According to Abdul Hamid, he has high hopes for the unit, and there are plans to expand it nationwide.
“We eventually hope to train and breed our own dogs,” he said, adding that a 5 million ringgit (US$1.5 million) allocation had been given to upgrade the unit in the next two years.
The money will also be used to set up another unit in Penang and for purchasing more dogs and vehicles.
Although currently serving prisons in the central zone, the unit has also served as far away as Sabah to guard prisons during Ops (operation) Daulat against Sulu gunmen in Lahad Datu.
With the slogan “Prevent, Detect, Guard”, the unit currently consists of 27 prison officers and 18 dogs.
Each dog is paired with one handler, and both are trained for specific duties, such as detection or guard duty.

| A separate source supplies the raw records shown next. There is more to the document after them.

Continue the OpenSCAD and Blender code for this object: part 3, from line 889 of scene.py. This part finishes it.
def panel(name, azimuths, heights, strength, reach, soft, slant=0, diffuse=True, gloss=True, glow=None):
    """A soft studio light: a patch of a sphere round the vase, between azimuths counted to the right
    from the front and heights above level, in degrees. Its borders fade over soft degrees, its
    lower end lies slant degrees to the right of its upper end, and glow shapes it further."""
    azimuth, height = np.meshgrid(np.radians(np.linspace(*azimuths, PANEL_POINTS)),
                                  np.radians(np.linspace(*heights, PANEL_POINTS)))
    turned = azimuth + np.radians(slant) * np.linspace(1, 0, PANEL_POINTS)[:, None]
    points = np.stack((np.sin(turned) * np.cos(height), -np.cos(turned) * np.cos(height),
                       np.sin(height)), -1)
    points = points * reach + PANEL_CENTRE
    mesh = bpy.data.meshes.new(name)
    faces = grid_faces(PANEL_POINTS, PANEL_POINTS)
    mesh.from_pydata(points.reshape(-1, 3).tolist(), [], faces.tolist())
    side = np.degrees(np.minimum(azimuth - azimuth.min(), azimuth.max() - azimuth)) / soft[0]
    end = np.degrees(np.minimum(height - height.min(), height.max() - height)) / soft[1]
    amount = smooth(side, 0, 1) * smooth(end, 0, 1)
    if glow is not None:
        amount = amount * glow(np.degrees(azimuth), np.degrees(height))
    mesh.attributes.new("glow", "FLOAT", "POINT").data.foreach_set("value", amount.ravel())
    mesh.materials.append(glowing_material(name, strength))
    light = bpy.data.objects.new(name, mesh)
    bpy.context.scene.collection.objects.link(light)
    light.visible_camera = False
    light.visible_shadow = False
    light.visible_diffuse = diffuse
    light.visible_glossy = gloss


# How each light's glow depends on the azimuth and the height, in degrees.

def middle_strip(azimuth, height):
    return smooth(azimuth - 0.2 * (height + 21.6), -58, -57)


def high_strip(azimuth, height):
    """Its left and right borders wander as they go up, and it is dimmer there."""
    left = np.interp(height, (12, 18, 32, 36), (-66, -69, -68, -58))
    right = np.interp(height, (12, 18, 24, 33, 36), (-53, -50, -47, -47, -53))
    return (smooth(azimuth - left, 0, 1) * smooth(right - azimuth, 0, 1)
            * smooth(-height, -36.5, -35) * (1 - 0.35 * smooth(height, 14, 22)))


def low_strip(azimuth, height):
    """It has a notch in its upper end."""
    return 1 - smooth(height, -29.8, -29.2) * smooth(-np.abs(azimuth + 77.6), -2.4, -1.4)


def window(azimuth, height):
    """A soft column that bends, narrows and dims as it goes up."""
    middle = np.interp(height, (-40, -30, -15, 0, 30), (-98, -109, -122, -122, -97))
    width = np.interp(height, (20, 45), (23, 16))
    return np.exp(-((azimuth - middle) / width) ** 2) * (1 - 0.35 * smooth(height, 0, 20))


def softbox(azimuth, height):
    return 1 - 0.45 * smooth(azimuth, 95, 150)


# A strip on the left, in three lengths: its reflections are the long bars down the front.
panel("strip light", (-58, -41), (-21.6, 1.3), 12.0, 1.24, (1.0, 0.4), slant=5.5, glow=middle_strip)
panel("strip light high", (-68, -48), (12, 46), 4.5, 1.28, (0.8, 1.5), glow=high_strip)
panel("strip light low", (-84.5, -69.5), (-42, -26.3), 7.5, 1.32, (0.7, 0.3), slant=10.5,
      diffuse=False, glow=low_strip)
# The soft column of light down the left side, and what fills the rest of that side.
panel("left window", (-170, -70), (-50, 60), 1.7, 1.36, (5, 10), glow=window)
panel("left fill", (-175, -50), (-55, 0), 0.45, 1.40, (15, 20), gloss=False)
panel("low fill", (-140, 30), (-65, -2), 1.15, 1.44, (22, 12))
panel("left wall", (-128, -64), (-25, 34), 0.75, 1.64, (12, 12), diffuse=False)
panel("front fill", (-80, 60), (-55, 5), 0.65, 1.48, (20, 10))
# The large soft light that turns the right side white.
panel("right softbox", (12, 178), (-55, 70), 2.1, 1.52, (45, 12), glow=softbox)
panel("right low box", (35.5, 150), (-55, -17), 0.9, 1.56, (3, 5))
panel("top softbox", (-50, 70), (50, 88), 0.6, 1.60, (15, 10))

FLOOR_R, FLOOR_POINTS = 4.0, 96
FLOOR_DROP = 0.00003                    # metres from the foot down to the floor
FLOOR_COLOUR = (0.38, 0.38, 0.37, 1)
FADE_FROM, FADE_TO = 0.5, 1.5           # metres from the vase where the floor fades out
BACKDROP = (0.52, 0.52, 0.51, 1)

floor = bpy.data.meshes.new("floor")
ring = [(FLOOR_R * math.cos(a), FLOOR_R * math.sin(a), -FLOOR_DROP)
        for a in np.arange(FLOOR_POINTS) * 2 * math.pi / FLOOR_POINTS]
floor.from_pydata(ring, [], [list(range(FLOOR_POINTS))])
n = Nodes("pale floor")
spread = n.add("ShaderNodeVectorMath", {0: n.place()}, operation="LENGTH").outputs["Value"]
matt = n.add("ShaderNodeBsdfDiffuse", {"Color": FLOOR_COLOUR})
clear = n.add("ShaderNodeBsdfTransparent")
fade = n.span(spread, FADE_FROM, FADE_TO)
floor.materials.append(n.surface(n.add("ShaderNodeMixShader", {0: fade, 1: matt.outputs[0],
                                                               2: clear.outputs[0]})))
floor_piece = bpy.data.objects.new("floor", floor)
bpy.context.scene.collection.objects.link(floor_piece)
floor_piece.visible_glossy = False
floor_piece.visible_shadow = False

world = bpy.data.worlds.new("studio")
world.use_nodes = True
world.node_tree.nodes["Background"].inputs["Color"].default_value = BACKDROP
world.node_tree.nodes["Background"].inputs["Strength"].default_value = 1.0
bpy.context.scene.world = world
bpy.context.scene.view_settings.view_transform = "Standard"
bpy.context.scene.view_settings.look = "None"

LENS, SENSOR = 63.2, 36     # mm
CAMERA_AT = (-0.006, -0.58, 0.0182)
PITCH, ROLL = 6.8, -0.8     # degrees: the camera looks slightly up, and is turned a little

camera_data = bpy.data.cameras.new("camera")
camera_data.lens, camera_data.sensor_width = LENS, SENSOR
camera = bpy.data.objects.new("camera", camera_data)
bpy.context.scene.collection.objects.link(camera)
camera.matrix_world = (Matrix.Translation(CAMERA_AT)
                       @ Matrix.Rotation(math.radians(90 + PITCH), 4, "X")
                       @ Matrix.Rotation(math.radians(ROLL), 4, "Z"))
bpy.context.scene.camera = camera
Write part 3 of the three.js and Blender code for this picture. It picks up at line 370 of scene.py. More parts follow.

Sniffer dogs are trained to detect prohibited articles in prison such as mobile phones, tobacco, drugs and money, while guard dogs are trained to track escapees and for crowd control.
Abdul Hamid said that all K9 unit personnel were directly involved in the maintenance and upkeep of the kennel and its occupants.
“We feed and groom the dogs, wash their kennels daily and monitor their health,” he said.
A day at the prison kennel begins at 7am with the most basic routine – going to the toilet. After the dogs are done relieving themselves, they get some play time before starting their drills and work-related exercises.
The dogs take a break at noon and rest until it is time for grooming and a bath.
D. Vikneswaran, 27, and his partner Mia, a three-year-old Belgian Shepherd, have been working together since the unit started operating in 2010.
As Mia is a sniffer dog, her daily exercises include sniffing for prohibited articles hidden in plastic storage containers similar to those used by inmates.
“Some days we will do search exercises in the land surrounding the kennel,” added Vikneswaran, who was a prison guard for four years before he was selected to join the K9 unit.
Chief Inspector Goh Joon Senn, who is in the unit’s administrative office, said working in a prison environment with the dogs presented its own set of challenges.
“Inmates may provoke the dogs during inspections to disrupt their duties. But we have standard operating procedures to deal with such incidents,” he said.
He added that the dogs were also stationed at entrances to detect contraband hidden in vehicles.